The language is simple but eloquent, sometimes blunt. The poet offers criticism with whimsical yet acerbic comparisons:

"we transport ourselves sin enormous aluminum geese,
seated correctly, drinking sour cocktails,
descending rows of friendly stomachs.

But the poet is ultimately forgiving to the humans as they face their individual journeys toward's time end, as the civilization that made the great stone heads has died away. And those stone heads represent the ineffable that we face, not always with grace:

We all arrive by different streets,
by unequal languages, at Silence.

...we ceaseless talkers of the world
come from all corners and spit in your lava,
we arrive full of conflicts, arguments, blood,
weeping and indigestion, wars and peach trees,
in small rows of soured friendships, of hypocritical
smiles, brought together by the sky's dice
upon the table of your silence.

Neruda's conceit of the island of stone heads gives him the opportunity to talk about our experience anywhere on this world, the universality of our facing the unknowable as tourists face these black, unmoving stone visages.
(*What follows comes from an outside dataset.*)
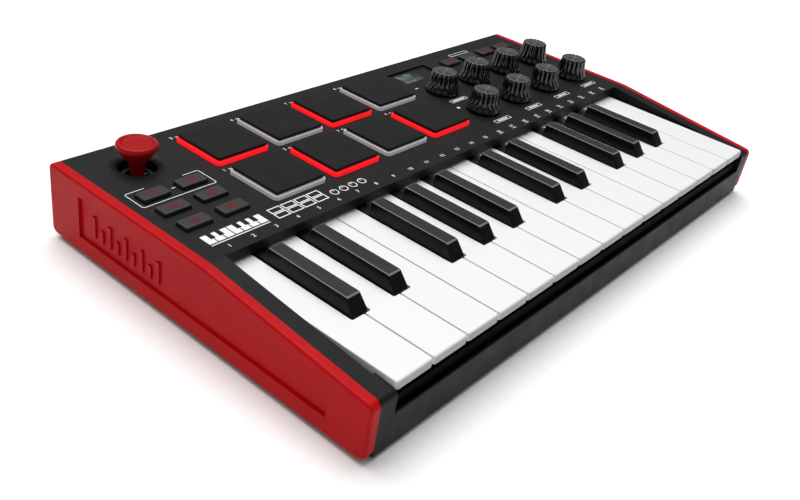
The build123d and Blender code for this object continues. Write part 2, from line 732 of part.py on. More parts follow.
# ---------------------------------------------------------------- boards and what is on them
with BuildPart() as circuit_boards:
    # main board with a cut-out for the thumbstick
    with BuildSketch(Plane.XY.offset(board_bottom)):
        with Locations((0, (board_front + board_back) / 2)):
            Rectangle(2 * board_half, board_back - board_front)
        with Locations((stick_x - 3.0, stick_y - 1.1)):
            Rectangle(40.0, 26.0, mode=Mode.SUBTRACT)
    extrude(amount=board_thickness)
    # encoder body and bushing under each knob
    encoder_size = 12.0
    encoder_bottom = board_top + solder_gap
    with BuildSketch(Plane.XY.offset(encoder_bottom)):
        with Locations(knob_places):
            Rectangle(encoder_size, encoder_size)
    extrude(amount=panel_under - fit_gap - encoder_bottom)
    with BuildSketch(Plane.XY.offset(encoder_bottom)):
        with Locations(knob_places):
            Circle(bushing_radius)
    extrude(amount=panel_height + 0.3 - encoder_bottom)
    with BuildSketch(Plane.XY.offset(encoder_bottom + 0.9)):
        with Locations(knob_places):
            Circle(shaft_radius + running_clearance)
    extrude(amount=panel_height, mode=Mode.SUBTRACT)
    # tact switch under each button
    with BuildSketch(Plane.XY.offset(board_top + solder_gap)):
        with Locations(button_places):
            Rectangle(6.0, 6.0)
    extrude(amount=1.2)
    with BuildSketch(Plane.XY.offset(board_top + solder_gap + 1.2)):
        with Locations(button_places):
            Circle(1.5)
    extrude(amount=0.3)
    # display module with its glass in the panel's window
    with BuildSketch(Plane.XY.offset(board_top + solder_gap)):
        with Locations(glass_centre):
            Rectangle(10.0, 4.0)
    extrude(amount=1.8)
    with BuildSketch(Plane.XY.offset(board_top + 2.0 + solder_gap)):
        with Locations(glass_centre):
            Rectangle(glass_size[0] + 4.0, glass_size[1] + 3.0)
    extrude(amount=panel_under - fit_gap - board_top - 2.0 - 2 * solder_gap)
    with BuildSketch(Plane.XY.offset(panel_under - fit_gap)):
        with Locations(glass_centre):
            RectangleRounded(glass_size[0] - 0.2, glass_size[1] - 0.2, 0.5)
    extrude(amount=panel_height - display_pocket_depth - 0.1 - panel_under + fit_gap)
    # key contact board and its rubber strip
    with BuildSketch(Plane.XY.offset(keybed_top + solder_gap)):
        with Locations((0, -26.0)):
            Rectangle(2 * (block_inner - 4.0), 22.0)
    extrude(amount=1.4)
    with BuildSketch(Plane.XY.offset(keybed_top + 1.4 + 2 * solder_gap)):
        with Locations((0, -26.0)):
            Rectangle(2 * (block_inner - 5.0), 14.0)
    extrude(amount=1.2)
    # socket board
    with BuildSketch(Plane.XY.offset(socket_board_top)):
        with Locations(socket_board_centre):
            Rectangle(socket_board[0], socket_board[1])
    extrude(amount=-board_thickness)
    # usb socket: shell, then its mouth, then the tongue inside
    with BuildSketch(Plane.XZ.offset(-cover_back)):
        with Locations((usb_x, socket_z)):
            Rectangle(usb_shell[0], usb_shell[1])
    extrude(amount=usb_depth)
    with BuildSketch(Plane.XZ.offset(-cover_back)):
        with Locations((usb_x, socket_z)):
            Rectangle(usb_opening[0], usb_opening[1])
    extrude(amount=usb_cavity, mode=Mode.SUBTRACT)
    with BuildSketch(Plane.XZ.offset(-(cover_back - usb_cavity))):
        with Locations((usb_x, socket_z)):
            Rectangle(usb_tongue[0], usb_tongue[1])
    extrude(amount=-usb_tongue[2])
    # pedal jack: body, collar and bore
    with BuildSketch(Plane.XZ.offset(-(cover_back - wall - fit_gap))):
        with Locations((jack_x, socket_z)):
            Rectangle(14.0, 10.4)
    extrude(amount=jack_depth)
    with BuildSketch(Plane.XZ.offset(-cover_back)):
        with Locations((jack_x, socket_z)):
            Circle(jack_collar_radius)
    extrude(amount=wall + 1.0)
    with BuildSketch(Plane.XZ.offset(-cover_back)):
        with Locations((jack_x, socket_z)):
            Circle(jack_bore_radius)
    extrude(amount=jack_depth - 2.0, mode=Mode.SUBTRACT)
    # thumbstick base: board, floor and two uprights that carry the gimbal ring
    upright_near = gimbal_outer + 0.3
    upright_thickness = 2.4
    with BuildSketch(Plane.XY.offset(stick_base_z)):
        with Locations(stick_centre):
            Rectangle(22.0, 24.0)
    extrude(amount=board_thickness)
    with BuildSketch(Plane.XY.offset(stick_base_z + board_thickness + solder_gap)):
        with Locations(stick_centre):
            Rectangle(18.0, 2 * (upright_near + upright_thickness))
    extrude(amount=2.0)
    for side in (-1, 1):
        middle_y = stick_y + side * (upright_near + upright_thickness / 2)
        with BuildSketch(Plane.XY.offset(stick_base_z + board_thickness + solder_gap)):
            with Locations((stick_x, middle_y)):
                Rectangle(5.0, upright_thickness)
        extrude(amount=stick_pivot_z + 2.0 - stick_base_z - board_thickness - solder_gap)
    with BuildSketch(Plane.XZ.offset(-(stick_y + upright_near + upright_thickness))):
        with Locations((stick_x, stick_pivot_z)):
            Circle(trunnion_radius + running_clearance)
    extrude(amount=2 * (upright_near + upright_thickness), mode=Mode.SUBTRACT)
write(circuit_boards, "circuit_boards")

# ---------------------------------------------------------------- feet and screws
with BuildPart() as rubber_feet:
    with BuildSketch(Plane.XY):
        with Locations(foot_places):
            Circle(foot_radius)
    extrude(amount=floor_bottom)
    fillet(rubber_feet.faces().filter_by_position(Axis.Z, 0, 0).edges(), radius=0.5)
write(rubber_feet, "rubber_feet")

with BuildPart() as case_screws:
    with BuildSketch(Plane.XY.offset(floor_bottom)):
        with Locations(boss_places):
            Circle(screw_head_radius)
    extrude(amount=screw_head_height)
    with BuildSketch(Plane.XY.offset(floor_bottom)):
        with Locations(boss_places):
            Circle(screw_radius)
    extrude(amount=screw_length)
    # cross recess in each head
    with BuildSketch(Plane.XY.offset(floor_bottom)):
        with Locations(boss_places):
            Rectangle(2.6, 0.6)
            Rectangle(0.6, 2.6)
    extrude(amount=0.8, mode=Mode.SUBTRACT)
write(case_screws, "case_screws")
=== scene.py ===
"""Finishes and fine pieces for a small keyboard controller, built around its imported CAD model.

Lengths are metres in the CAD frame: X along the keys, Y from the player to the back, Z up.
Constants written as mm(...) are sizes of the real object in millimetres.
"""

import math
from functools import partial

import bmesh
import bpy
import numpy as np
from bpy.props import FloatProperty, FloatVectorProperty, IntProperty, PointerProperty
from mathutils import Matrix, Vector


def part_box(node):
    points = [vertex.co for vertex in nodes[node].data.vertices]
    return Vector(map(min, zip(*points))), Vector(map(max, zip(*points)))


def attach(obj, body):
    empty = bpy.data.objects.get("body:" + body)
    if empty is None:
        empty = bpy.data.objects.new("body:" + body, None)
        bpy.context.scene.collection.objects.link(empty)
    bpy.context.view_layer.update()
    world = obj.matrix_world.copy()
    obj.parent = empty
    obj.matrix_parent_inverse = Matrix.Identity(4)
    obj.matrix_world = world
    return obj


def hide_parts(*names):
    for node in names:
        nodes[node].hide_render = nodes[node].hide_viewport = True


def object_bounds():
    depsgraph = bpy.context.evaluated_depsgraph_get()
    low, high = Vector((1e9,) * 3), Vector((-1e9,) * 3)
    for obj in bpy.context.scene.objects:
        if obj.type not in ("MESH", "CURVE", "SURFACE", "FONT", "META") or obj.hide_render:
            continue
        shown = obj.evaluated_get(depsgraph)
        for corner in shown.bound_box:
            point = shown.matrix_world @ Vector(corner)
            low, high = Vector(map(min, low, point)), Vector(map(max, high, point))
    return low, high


bl_info = {
    "name": "Keyboard Controller Builder",
    "version": (1, 0, 0),
    "blender": (4, 5, 0),
    "location": "View3D > Sidebar > Controller",
    "description": "Builds the caps, knobs, lamps, printing and finishes of a small keyboard controller",
    "category": "Object",
}

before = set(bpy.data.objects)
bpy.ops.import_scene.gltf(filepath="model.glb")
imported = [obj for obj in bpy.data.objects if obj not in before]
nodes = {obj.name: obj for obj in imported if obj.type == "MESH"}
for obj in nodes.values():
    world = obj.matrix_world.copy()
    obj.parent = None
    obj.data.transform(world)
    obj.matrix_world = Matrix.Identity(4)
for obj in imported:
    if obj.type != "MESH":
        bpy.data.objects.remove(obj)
cad_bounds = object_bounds()


def mm(*values):
    """Millimetres to metres, one value or several."""
    return values[0] * 0.001 if len(values) == 1 else tuple(value * 0.001 for value in values)


def linear(code):
    """An sRGB hex colour as the linear red, green, blue and alpha that shaders use."""
    part = np.array([int(code[start : start + 2], 16) for start in (0, 2, 4)]) / 255
    rgb = np.where(part <= 0.04045, part / 12.92, ((part + 0.055) / 1.055) ** 2.4)
    return (*rgb.tolist(), 1.0)


def centre_and_size(node):
    """Middle, full size and highest corner of a CAD node at rest."""
    low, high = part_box(node)
    return (low + high) / 2, high - low, high


def numbered(stem):
    """The frame's node names that start with a stem, in order."""
    return sorted(name for name in nodes if name.startswith(stem))


PANEL_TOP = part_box("top_cover")[1].z
PANEL_UNDER = PANEL_TOP - mm(2.0)


# ---------------------------------------------------------------- settings
def length(name, description, millimetres):
    """A setting that is a length, with its value in millimetres."""
    return FloatProperty(
        name=name, description=description, default=mm(millimetres), unit="LENGTH"
    )


def colour_of(name, description, code):
    """A setting that is a colour, with its value as an sRGB hex code."""
    return FloatVectorProperty(
        name=name, description=description, subtype="COLOR", size=4, default=linear(code)
    )


def strength(name, description, value):
    """A setting that is a light's strength."""
    return FloatProperty(name=name, description=description, default=value, min=0.0)


class CONTROLLER_PG_sizes(bpy.types.PropertyGroup):
    """Sizes of the pieces made here."""

    pad_corner: length("Pad corner", "Corner radius of a pad", 1.2)
    pad_edge: length("Pad edge", "Rounding of a pad's top edge", 0.7)
    pad_crown: length("Pad crown", "How far a pad's middle stands up", 0.12)
    key_nose: length("Key nose", "Rounding of a white key's front edge", 1.3)
    cap_height: length("Cap height", "Black part of a pad above its lamp", 1.9)
    lamp_width: length("Lamp width", "How far the lamp stands out round a pad", 0.8)
    flutes: IntProperty(name="Flutes", description="Grip flutes round a knob", default=16, min=6)
    flute_depth: length("Flute depth", "Depth of a knob's flutes", 0.95)
    ink: length("Ink", "Thickness of the printed legends", 0.035)


class CONTROLLER_PG_colours(bpy.types.PropertyGroup):
    """Colours of the finishes."""

    shell: colour_of("Shell", "Charcoal covers", "111113")
    cheek: colour_of("Cheek", "End cheeks", "B2070F")
    white_key: colour_of("White key", "Natural keys", "E1E1E3")
    black_key: colour_of("Black key", "Sharp keys", "131314")
    pad: colour_of("Pad", "Pad rubber", "141415")
    lit: colour_of("Lit lamp", "Lamp that is on", "FF1A22")
    unlit: colour_of("Unlit lamp", "Lamp that is off", "A6A6A9")
    ink: colour_of("Ink", "Printed legends", "E9E9E9")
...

It takes a courage most of us lack to stare into them with knowing unknowing:

But let no one reveal the world to us, for we acquire
oblivion, nothing but dreams of air,
and all that's left is an aftertaste of blood and dust
on the tongue...

Neruda himself faced illness and the overthrow of hopeful democracy in Chile by the military, followed by his own exile. That all certainly colors his mood. Nonetheless, his words and their able translation by O'Daly challenge us wherever we are to look into the else of stone silence, and make meaning from that oblivion.